[Stored data entries]
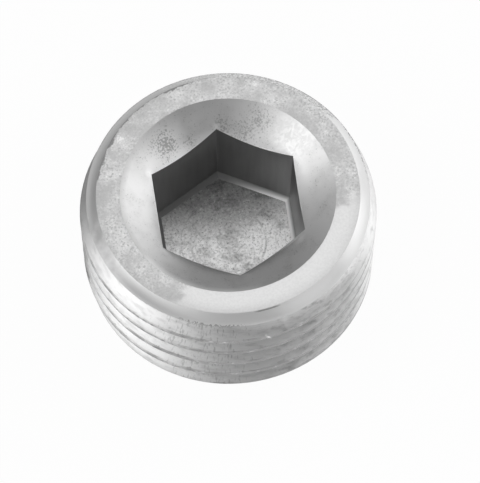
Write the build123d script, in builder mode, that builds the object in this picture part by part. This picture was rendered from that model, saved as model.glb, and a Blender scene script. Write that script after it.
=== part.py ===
from build123d import *
from math import atan, ceil, degrees, radians, tan
import os

os.makedirs("parts", exist_ok=True)

# Hexagon socket pipe plug with the taper pipe thread R 1/2: 14 threads to the inch, 1:16 taper.
# Sizes in millimetres. The origin is the centre of the small end face, and +Z points to the socket.

# Body: the taper has its major diameter at the gauge length above the small end
body_length = 10.0
major_diameter = 20.955
gauge_length = 8.2
taper = 1 / 16
collar_setback = 0.55
top_chamfer = 0.7
bottom_chamfer = 0.65

# Right-hand thread of the 55 degree form, with flat crests and roots
thread_pitch = 1.814
flank_angle = 27.5
groove_height_at_x = 1.92

# Annular groove of the thread form under the collar, where the thread runs out, deeper by the clearance
relief_clearance = 0.05

# Countersink and hexagon socket, whose drafted walls measure the key size at the key depth
countersink_diameter = 15.2
countersink_slope = 32.0
key_size = 10.0
key_depth = 2.0
socket_draft = 2.5
wall_depth = 7.1
base_chamfer = 0.35

# Radius of the cone through the thread crests: largest at the top face
half_taper = taper / 2
taper_angle = degrees(atan(half_taper))
top_crest_radius = major_diameter / 2 + (body_length - gauge_length) * half_taper
bottom_crest_radius = top_crest_radius - body_length * half_taper

# Thread form: the depth and the flats follow from the pitch
thread_depth = 0.6403 * thread_pitch
root_flat = thread_pitch / 6
flank_rise = tan(radians(flank_angle))
overrun = thread_pitch / 10

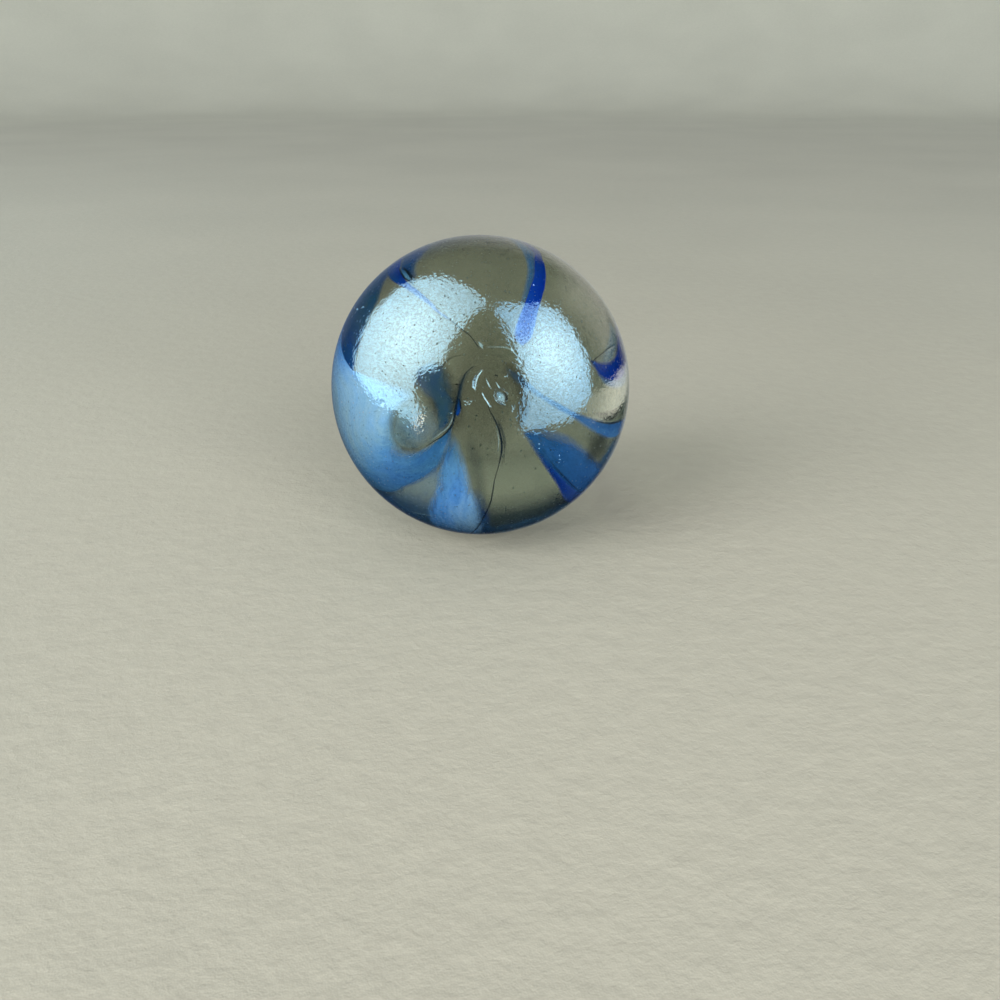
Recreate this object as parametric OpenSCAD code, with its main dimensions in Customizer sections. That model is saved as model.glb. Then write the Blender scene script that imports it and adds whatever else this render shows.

- _What to produce_
Output the full listing exactly as it stands.

- _The response_
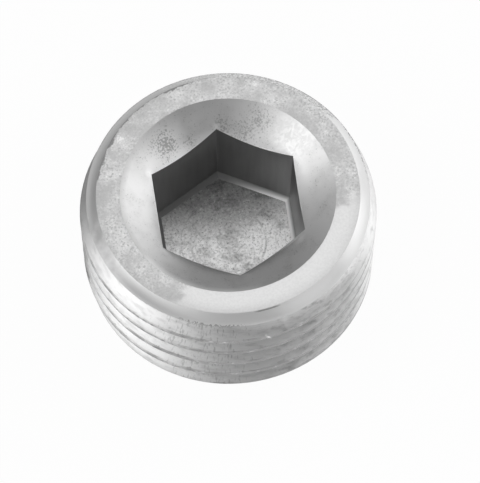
Write the build123d script, in builder mode, that builds the object in this picture part by part. This picture was rendered from that model, saved as model.glb, and a Blender scene script. Write that script after it.
=== part.py ===
from build123d import *
from math import atan, ceil, degrees, radians, tan
import os

os.makedirs("parts", exist_ok=True)

# Hexagon socket pipe plug with the taper pipe thread R 1/2: 14 threads to the inch, 1:16 taper.
# Sizes in millimetres. The origin is the centre of the small end face, and +Z points to the socket.

# Body: the taper has its major diameter at the gauge length above the small end
body_length = 10.0
major_diameter = 20.955
gauge_length = 8.2
taper = 1 / 16
collar_setback = 0.55
top_chamfer = 0.7
bottom_chamfer = 0.65

# Right-hand thread of the 55 degree form, with flat crests and roots
thread_pitch = 1.814
flank_angle = 27.5
groove_height_at_x = 1.92

# Annular groove of the thread form under the collar, where the thread runs out, deeper by the clearance
relief_clearance = 0.05

# Countersink and hexagon socket, whose drafted walls measure the key size at the key depth
countersink_diameter = 15.2
countersink_slope = 32.0
key_size = 10.0
key_depth = 2.0
socket_draft = 2.5
wall_depth = 7.1
base_chamfer = 0.35

# Radius of the cone through the thread crests: largest at the top face
half_taper = taper / 2
taper_angle = degrees(atan(half_taper))
top_crest_radius = major_diameter / 2 + (body_length - gauge_length) * half_taper
bottom_crest_radius = top_crest_radius - body_length * half_taper

# Thread form: the depth and the flats follow from the pitch
thread_depth = 0.6403 * thread_pitch
root_flat = thread_pitch / 6
flank_rise = tan(radians(flank_angle))
overrun = thread_pitch / 10

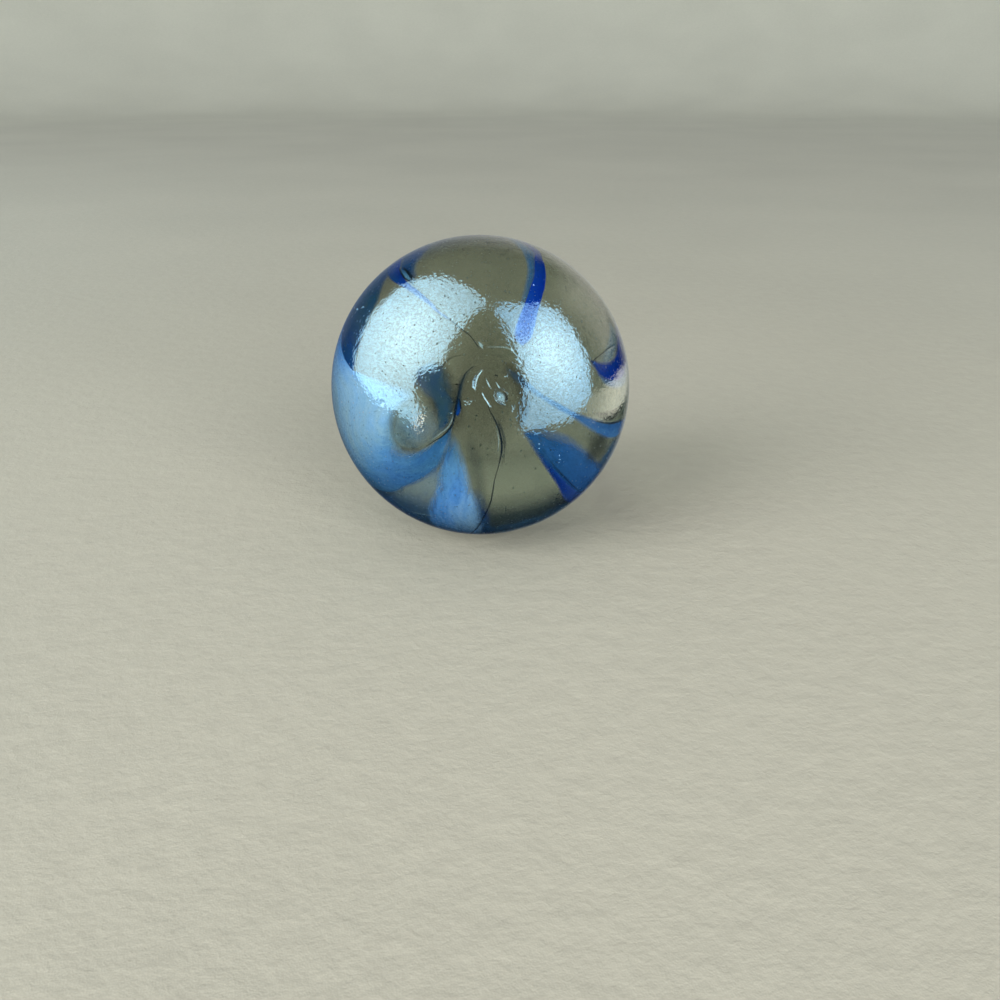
Recreate this object as parametric OpenSCAD code, with its main dimensions in Customizer sections. That model is saved as model.glb. Then write the Blender scene script that imports it and adds whatever else this render shows.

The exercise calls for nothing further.